To the privileged man
Dear Sir,
I am writing this letter to express some of the thoughts and feelings preoccupying me recently. Hear me out.
I have spent three years away from my blog, but now I am back, and I have a few things to say. Initially, I assumed I stopped writing because I was scared – you did a pretty good job; you almost made me think I had reasons to be worried.
However, I went away and did my homework.
Here’s what books, podcasts and the wise men and women told me: as humankind, we are doing better than ever. We are healthier. We are smarter. We live longer. We still have work to do: we need to tackle climate change, poverty, outdated education and the growing gap between you and me. But generally speaking, we are so much better off than the generations before us.
The gap between your and my story is indeed growing. I have spent years putting up with your version of events, and I start to wonder: why? Why do you want me to feel so sad and so scared?
And more importantly: what did you achieve to deserve my attention?
You were there in my early years educating my parents on how not to live happily. You gave them homes and jobs. You placed women in the kitchen and men in factories, especially the intellectuals – to make them feel more humble and more crushed. You convinced us all that the binary way of thinking is the only way forward – before the computers entered our homes, actually. You convinced our grandparents that hugging children is damaging, so our parents grew up without much empathy. They got on with their lives. They raised us to get on with ours too. However, they managed to raise us with a robust system of values – one we could at least confront and rage against, but one that provided a starting point. They shared the ancient wisdom with us, but you probably thought they had forgotten it. They did not. They shared it with us as a bedtime story when you weren’t listening. And this we grew wiser and stronger than the generation before us.
So you got a bit worried.
Once again, you wrote our history and thus took away our right to speak our truth and write our stories. At the same time, some of our fathers got tired of hardship and walked out of their factories. Our mothers walked out of their kitchens. And so the walls came down falling. We marched over those walls to greet our friends and our enemies. We all met somewhere in the middle, on the bridge. We all realised that we are made of the same clay – gentle, beautiful and stronger than ever before. We got down to our knees; we worked hard and raised a new world. We allowed you to stay but added new powers (media and courts) to keep your story in check. We called it democracy.
But this made you feel a bit uneasy.
Your story was based on the exploitation of our differences – you forgot to mention that this defines war. While the war was profitable to you, peace was ever so cheap and dull. It allowed us time to think and question your moves.
Our new liberties were a bit much for you to cope with, so you decided to get back to your old story by getting us distracted. You have us what we wanted on the surface. You fed us the freedom to choose between a wide range of ketchup bottles, other goods and affordable loans. You asked us to enjoy the comfort of the new, mindless living while claiming back our newly gained rights to speak our truth freely. One by one, you chipped away those rights claiming that your story and your story alone would keep us safe from the enemy of the date, from each other and ourselves.

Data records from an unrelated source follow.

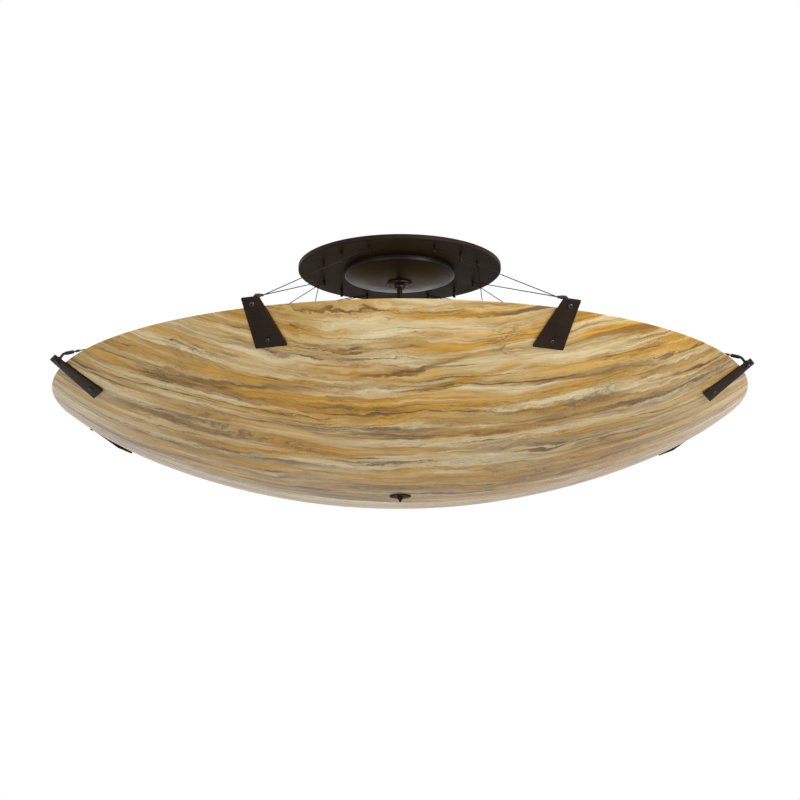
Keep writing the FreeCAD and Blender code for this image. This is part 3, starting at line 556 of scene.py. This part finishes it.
def bowl():
    """Glass shell with a flatter and a steeper arc on each face, and a rounded lip."""
    centre_r, centre_z, radius, shoulder = bowl_curve()
    floor_steps, wall_steps, lip_steps, size = 34, 16, 10, 256

    def face(offset, end):
        """Profile of one face of the glass, from the hole in the floor up to an angle."""
        floor_arc = FLOOR_ARC - offset
        hole = math.asin(BOWL_HOLE / floor_arc)
        low = arc_points(0, BOTTOM_Z + FLOOR_ARC, floor_arc, hole, shoulder, floor_steps)
        high = arc_points(centre_r, centre_z, radius - offset, shoulder, end, wall_steps)
        return low + high[1:]

    # The lip's round lies against the outer face and the top, as in the solid
    lip_z = RIM_Z - LIP_ROUND
    lip_r = centre_r + math.sqrt((radius - LIP_ROUND) ** 2 - (centre_z - lip_z) ** 2)
    lip_start = math.atan2(lip_r - centre_r, centre_z - lip_z)
    outer = face(0, lip_start)
    inner_radius = radius - BOWL_WALL
    inner_end = math.acos((centre_z - RIM_Z) / inner_radius) - LIP_ROUND / inner_radius
    inner = face(BOWL_WALL, inner_end)
    lip = arc_points(lip_r, lip_z, LIP_ROUND, lip_start, math.pi, lip_steps)[1:]
    lip += [(inner[-1][0] + 0.0006, RIM_Z), (inner[-1][0] - 0.0001, RIM_Z - 0.0003)]
    made = Build()
    made.lathe(outer + lip + inner[::-1], size=size, closed=True)
    made.piece("bowl_glass", "fixture", "bowl", GLASS, 40)


def canopy_dome():
    """Spun cup with the solid's profile and a softened skirt corner."""
    hole, land, radius, sheet = 0.00515, 0.024, 0.099, 0.0015
    land_z, skirt_z, top_z = -0.0309, -0.0179, -0.0103
    steps, size = 26, 160
    mid_r, mid_z = (land + radius) / 2, land_z + (skirt_z - land_z) * 0.26
    outer = arc_through((land, land_z), (mid_r, mid_z), (radius, skirt_z), steps)
    inner = arc_through((land, land_z + sheet), (mid_r - 0.0003, mid_z + sheet),
                        (radius - sheet, skirt_z + sheet), steps)
    skirt = [(radius - 0.0003, skirt_z + 0.0001), (radius, skirt_z + 0.0006),
             (radius, top_z + 0.0004), (radius - 0.0004, top_z),
             (radius - sheet + 0.0003, top_z), (radius - sheet, top_z + 0.0004)]
    profile = [(hole, land_z), *outer[:-1], *skirt, *inner[::-1], (hole, land_z + sheet)]
    made = Build()
    made.lathe(profile, size=size, closed=True)
    made.piece("dome_cup", "dome", "canopy_dome", DOME_BRONZE, 38)


def bracket_space():
    """Space of the +X bracket: X up along the plate, Y across it, Z into the bowl."""
    centre_r, centre_z, radius, _ = bowl_curve()
    tilt = math.acos((centre_z - RIM_Z) / radius) - BRACKET_BELOW_RIM / radius
    reach = radius + BRACKET_GAP
    spot = (centre_r + reach * math.sin(tilt), 0, centre_z - reach * math.cos(tilt))
    return Matrix.Translation(spot) @ Matrix.Rotation(-tilt, 4, "Y")


BRACKET_SPACE = bracket_space()


def rounded_outline(corners, radius, steps):
    """Outline of a polygon with rounded corners."""
    out = []
    count = len(corners)
    for i, corner in enumerate(corners):
        p = Vector(corner)
        before = (Vector(corners[i - 1]) - p).normalized()
        after = (Vector(corners[(i + 1) % count]) - p).normalized()
        half = before.angle(after) / 2
        cut = radius / math.tan(half)
        centre = p + (before + after).normalized() * radius / math.sin(half)
        a = p + before * cut - centre
        b = p + after * cut - centre
        sweep = math.atan2(a.x * b.y - a.y * b.x, a.dot(b))
        for k in range(steps + 1):
            t = sweep * k / steps
            out.append((centre.x + a.x * math.cos(t) - a.y * math.sin(t),
                        centre.y + a.x * math.sin(t) + a.y * math.cos(t)))
    return out


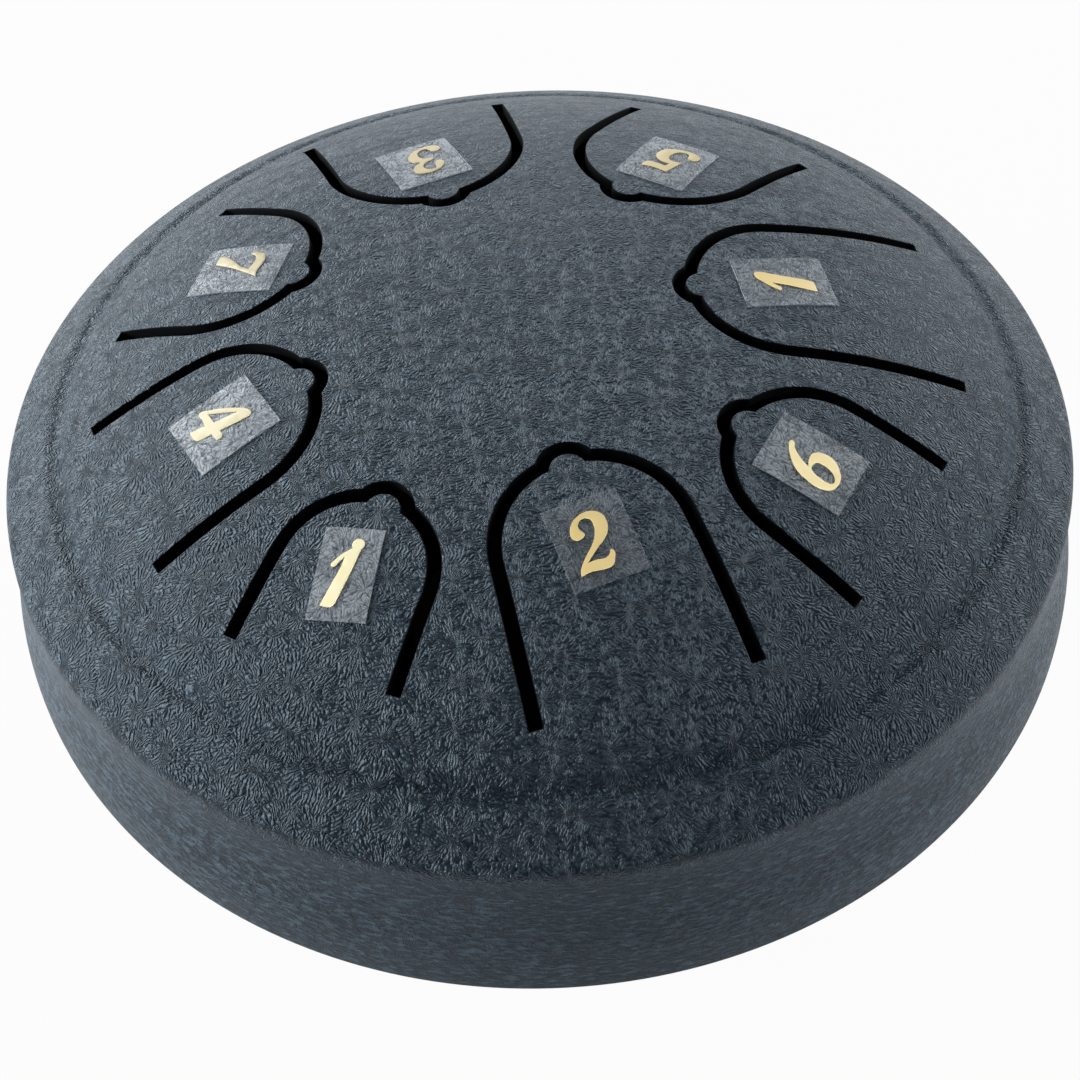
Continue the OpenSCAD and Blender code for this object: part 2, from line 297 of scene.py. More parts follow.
def select_nothing():
    object_mode()
    bpy.ops.object.select_all(action="DESELECT")


def only(piece):
    """Selects one object and nothing else."""
    select_nothing()
    piece.select_set(True)
    bpy.context.view_layer.objects.active = piece


def edit(piece, kind="VERT"):
    """Goes into edit mode with the whole piece selected."""
    only(piece)
    bpy.ops.object.mode_set(mode="EDIT")
    bpy.ops.mesh.select_mode(type=kind)
    bpy.ops.mesh.select_all(action="SELECT")


def choose(piece, kind, test):
    """Goes into edit mode with only the points or faces selected that pass the test."""
    edit(piece, kind)
    bpy.ops.mesh.select_all(action="DESELECT")
    object_mode()
    for item in piece.data.vertices if kind == "VERT" else piece.data.polygons:
        item.select = test(item)
    bpy.ops.object.mode_set(mode="EDIT")


def settle(piece):
    """Puts the place, turn and size of an object into its mesh."""
    only(piece)
    bpy.ops.object.transform_apply(location=True, rotation=True, scale=True)
    return piece


def place(piece, where, turn):
    piece.location = where
    piece.rotation_euler = (0, 0, turn)
    return settle(piece)


def named(piece, name):
    piece.name = name
    piece.data.name = name
    return piece


def added(name):
    """Names the object that the last operator has added."""
    return named(bpy.context.object, name)


def finish_modifier(piece, kind, name, **values):
    only(piece)
    modifier = piece.modifiers.new(name, kind)
    for key, value in values.items():
        setattr(modifier, key, value)
    bpy.ops.object.modifier_apply(modifier=name)


def cut_away(piece, cutter, operation="DIFFERENCE"):
    """Takes the cutter's space out of the piece, or leaves only what lies in both."""
    finish_modifier(piece, "BOOLEAN", "cut", operation=operation, object=cutter, solver="EXACT")
    bpy.data.objects.remove(cutter, do_unlink=True)


def merge_doubles(piece, within):
    """Merges the points that lie on one another, so that no seam is open and each face has area."""
    edit(piece)
    bpy.ops.mesh.remove_doubles(threshold=within)
    object_mode()


def join_into(piece, others):
    only(piece)
    for other in others:
        other.select_set(True)
    bpy.ops.object.join()
    return piece


def copy_of(piece, name):
    only(piece)
    bpy.ops.object.duplicate(linked=False)
    return added(name)


def start_at(name, *where):
    """A single point, in edit mode, from which an outline is drawn."""
    select_nothing()
    bpy.ops.mesh.primitive_plane_add(size=0.01, location=where)
    piece = added(name)
    edit(piece)
    bpy.ops.mesh.merge(type="CENTER")
    settle(piece)
    edit(piece)
    return piece


def extrude(x, y, z):
    bpy.ops.mesh.extrude_region_move(TRANSFORM_OT_translate={"value": (x, y, z)})


def draw_runs(*runs):
    """Draws on in the plane of X and Z by straight runs (outwards, upwards)."""
    for out, up in runs:
        extrude(out, 0, up)


def draw_bend(middle, turn, reach, spacing):
    """Draws on round a middle. The spin operator counts its angle the other way round."""
    steps = max(1, math.ceil(abs(turn) / COARSEST_TURN), math.ceil(abs(turn) * reach / spacing))
    bpy.ops.mesh.spin(steps=steps, dupli=False, angle=-turn,
                      center=(middle.x, 0, middle.y), axis=(0, 1, 0))


def draw_chain(point, turn, bends):
    """Draws a chain of bends (radius, end turn, straight run) and gives the way back for the
    inner face."""
    way = []
    for radius, end, run in bends:
        middle = point - radius * normal(turn)
        draw_bend(middle, end - turn, abs(radius), OUTER_SPACING)
        point = middle + radius * normal(end)
        if run > 0:
            step = run * onward(end)
            draw_runs(step)
            point = point + step
        way.append((middle, turn, end, run, abs(radius)))
        turn = end
    return point, turn, way


def draw_back(way):
    for middle, turn, end, run, reach in reversed(way):
        if run > 0:
            draw_runs(-run * onward(end))
        draw_bend(middle, turn - end, reach, INNER_SPACING)


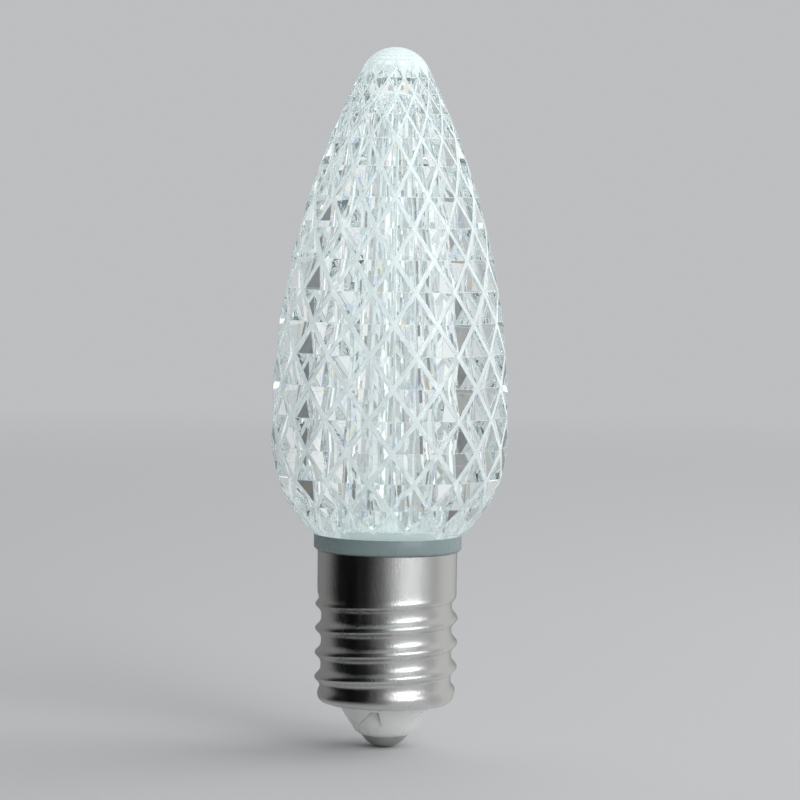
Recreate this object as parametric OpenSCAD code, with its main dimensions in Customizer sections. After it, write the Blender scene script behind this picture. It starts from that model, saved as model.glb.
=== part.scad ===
// Faceted christmas lamp with a small screw cap, standing on its centre contact.
// Z runs up the lamp's axis from the contact to the tip, and the front is towards -Y.

/* [Globe] */
// Diameter of the clear globe at its belly
globe_d = 27.2; // [26:0.1:29]
// Height of the long taper from the belly up to the tip
taper_h = 42.8; // [36:0.1:50]
// Radius of the rounded tip
nose_r = 4.2; // [3.4:0.1:5]
// Height of the straight band at the belly
belly_h = 2.3; // [1:0.1:6]
// Radius of the shoulder arc under the belly
shoulder_r = 13.9; // [13.5:0.1:16]
// Diameter of the foot that sits on the collar
foot_d = 17; // [16.8:0.1:18]

/* [Facets] */
// Number of diamonds in a row
diamonds_around = 16; // [12:1:20]
// Largest distance between two rows of crossings, along the surface
row_pitch = 3.62; // [3:0.02:5]
// Width of the bands between the diamonds, as a share of a diamond's width
band_share = 0.13; // [0.08:0.01:0.2]
// Depth of a belly diamond's middle below the globe's outline
facet_depth = 0.8; // [0.4:0.05:1.2]
// Height of the smooth foot below the lowest crossing
smooth_foot_h = 1.05; // [0.8:0.05:2]
// Height of the smooth cap over the last crossing
smooth_cap_h = 1.5; // [1:0.1:3]

/* [Bore] */
// Diameter of the bore where the light enters the globe
bore_mouth_d = 10.4; // [9.8:0.1:11]
// Diameter of the bore at its closed end
bore_end_d = 5; // [4:0.1:6]
// Thickness of the solid tip over the bore
tip_wall = 5.5; // [5:0.5:20]

/* [Neck collar] */
// Diameter of the collar band
collar_d = 17; // [16.8:0.1:18]
// Height of the collar band
collar_h = 1.8; // [1.2:0.1:4]
// Chamfer on the lower edge of the collar band
collar_chamfer = 0.25; // [0.1:0.05:0.4]
// Height of the ring that carries the board
spigot_h = 0.8; // [0.4:0.1:1.5]
// Diameter of the passage through the collar
passage_d = 11.4; // [11.2:0.1:11.8]
// Clearance between the collar and the pieces it fits into
collar_gap = 0.12; // [0.05:0.01:0.2]

/* [Screw shell] */
// Height of the shell from its bottom lip to its top edge
shell_h = 17.78; // [16.5:0.01:20]
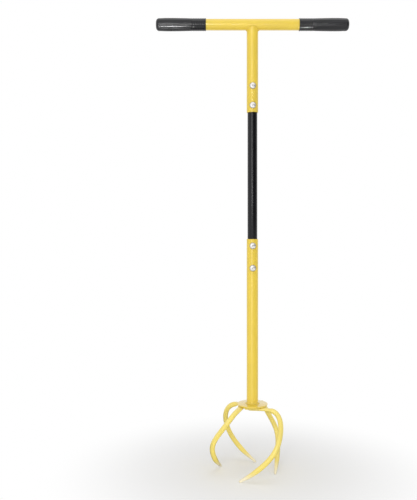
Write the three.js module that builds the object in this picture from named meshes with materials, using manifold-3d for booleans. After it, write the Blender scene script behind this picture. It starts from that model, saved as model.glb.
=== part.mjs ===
// Twist tiller: a four-tined garden claw on a bolted tube shaft with a T handle.
// Millimetres, +Z up. The origin is on the shaft's axis, on the ground that the tine tips touch.
// The crossbar runs along X, and the bolt heads face -Y.

import * as THREE from 'three';
import { mergeVertices } from 'three/addons/utils/BufferGeometryUtils.js';
import Module from 'manifold-3d';

const wasm = await Module();
wasm.setup();

// Clearances between pieces
const seatGap = 0.3;
const slipGap = 0.3;
const cutOverrun = 2;

// Shaft: two tubes of one size, and a thinner one that slips into both
const stemDiameter = 25;
const stemWall = 1.5;
const middleWall = 1.5;
const lowerTubeLength = 360;
const middleShownLength = 277;
const middleInsertLength = 80;
const upperStemLength = 193;
const tubeEdgeRound = 0.4;

// Crossbar
const barDiameter = 24.5;
const barWall = 1.5;
const handleWidth = 423;
const barWeldRadius = 2;
const barWeldReachShare = 0.93;

// Grips: ringed next to the stem, fluted over the palm and thickest at its outer part
const gripLength = 109.5;
const gripEndWall = 4;
const gripSwellDiameter = 28.8;
const gripSwellShare = 0.72;
const gripEndDiameter = 27.6;
const gripFlangeDiameter = 27.5;
const gripFlangeWidth = 3.4;
const gripRingDiameter = 27.1;
const gripGrooveDiameter = 26.2;
const gripRingPitch = 5.2;
const gripRingCount = 5;
const gripFluteCount = 12;
const gripFluteDepth = 0.6;
const gripNoseLength = 8;
const gripBlendLength = 4;

// Bolts through the two overlaps, with washers and lock nuts at the back
const boltDiameter = 6;
const boltClearance = 0.3;
const boltHeadDiameter = 14;
const boltHeadHeight = 3.8;
const boltHeadRim = 0.9;
const boltSocketWidth = 4;
const boltSocketDepth = 2.2;
const boltProud = 1.5;
const boltEdgeDistance = 14.5;
const lowerBoltPitch = 48.5;
const upperBoltPitch = 42.4;
const washerDiameter = 12.5;
const washerThickness = 1.2;
const nutWidth = 10;
const nutHexHeight = 4.6;
const nutCollarDiameter = 8.8;
const nutCollarHeight = 1.6;
const nutChamfer = 0.7;

// Hub plate, welded under the lower tube
const plateDiameter = 66;
const plateThickness = 3;
const plateChamfer = 0.6;
const footWeldLeg = 3;

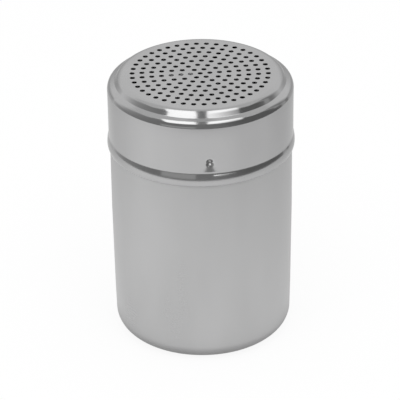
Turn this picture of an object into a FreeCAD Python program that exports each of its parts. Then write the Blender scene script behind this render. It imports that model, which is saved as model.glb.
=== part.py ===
import FreeCAD, Part
import math
import os
import Sketcher

# Stainless steel spice shaker: a drawn cup and a perforated lid that twists onto it.
# Millimetres and degrees. Z is up, the cup stands on Z = 0, and the front faces -Y.

# Driving sizes of the whole shaker
OVERALL = {
    "total_height": 107.9,
}

# Driving sizes of the cup, with radii to its outer face
CUP = {
    "cup_radius": 34.9,
    "cup_wall": 0.5,
    "base_taper": 0.7,
    "base_corner_radius": 6.6,
    "taper_top_height": 30.0,
}

# Driving sizes of the lid, with depths from the top of its crown and insets from the
# outer face of its skirt
LID = {
    "lid_height": 29.7,
    "lid_sheet": 0.35,
    "lid_clearance": 0.25,
    "crown_flat_inset": 6.15,
    "crown_roll_radius": 3.5,
    "crown_roll_turn": 52.5,
    "valley_inset": 2.3,
    "valley_depth": 2.78,
    "shoulder_depth": 5.1,
    "shoulder_roll_radius": 2.05,
    "shoulder_roll_turn": 80.0,
    "bead_stand": 0.6,
    "bead_roll_radius": 8.0,
    "bead_roll_turn": 17.0,
    "bead_hollow_height": 1.97,
    "bead_height": 2.4,
}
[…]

Like the ancient founding fathers of nations, you positioned yourself as the one who knows better what’s truly good for us.
You also reminded us that the world is vast, each of us is our own enemy, and we are all eternally alone. We believed you at first. And so most of us gave up the new liberties happily. You placed the default parental controls on our phones and started limiting our access to the free stories online. It worked. For a while, we did have the impression of safety. Men did not have to commute so much, so they also joined the process of parenthood. Women became most successful in the new business world and went back to their kitchens with laptops to build new companies – from their own choice. We had a modern, democratic Europe and so much to see, to do, to buy. We had access to so much online. We did not think about preserving our right to open access to it all. We could afford more, fly on cheap flights to tropical destinations and party until the sunrise. Life seemed so comfortable.
You got worried again.
It was getting out of your hands, messing with your story. So you started telling us that we are not good enough. You introduced the algorithms to separate us into smaller and smaller boxes. You made us feel powerless in our own stories just to promote your own. You weakened our education and national health services, so we grew weak, indeed. You offered us free resilience classes, self-care myth and told is to get on with life. That conflict caused even more pain and divide – but that was your plan.
For a while, we listened quietly. We stopped bothering our doctors and shopped more for magic potions in our fantastic shopping malls instead. We followed the new influencers and switched to better broadband for better, seamless streaming of Netflix. Hours of it. We set up our startups. We did not even have to leave our homes anymore.
You were so pleased to discover that we stopped going out collectively. It’s so much “safer” this way – for you and us. You can do whatever you want. Everyone sat quietly in their own little safety box. No questions asked.
You got worried again.
The systems you put in place were crumbling, and people started waking up to the truth of your intentions. People were rising like dust. More powerful and influential than ever before. We started noticing the gaps in funding, the increasing poverty and homelessness, the lack of quality education for all. So you needed to blame someone, and the EU became a good target. It worked, but not entirely. With smart use of online technologies, you have converted some unconvinced individuals to support your cause, and you took it from there.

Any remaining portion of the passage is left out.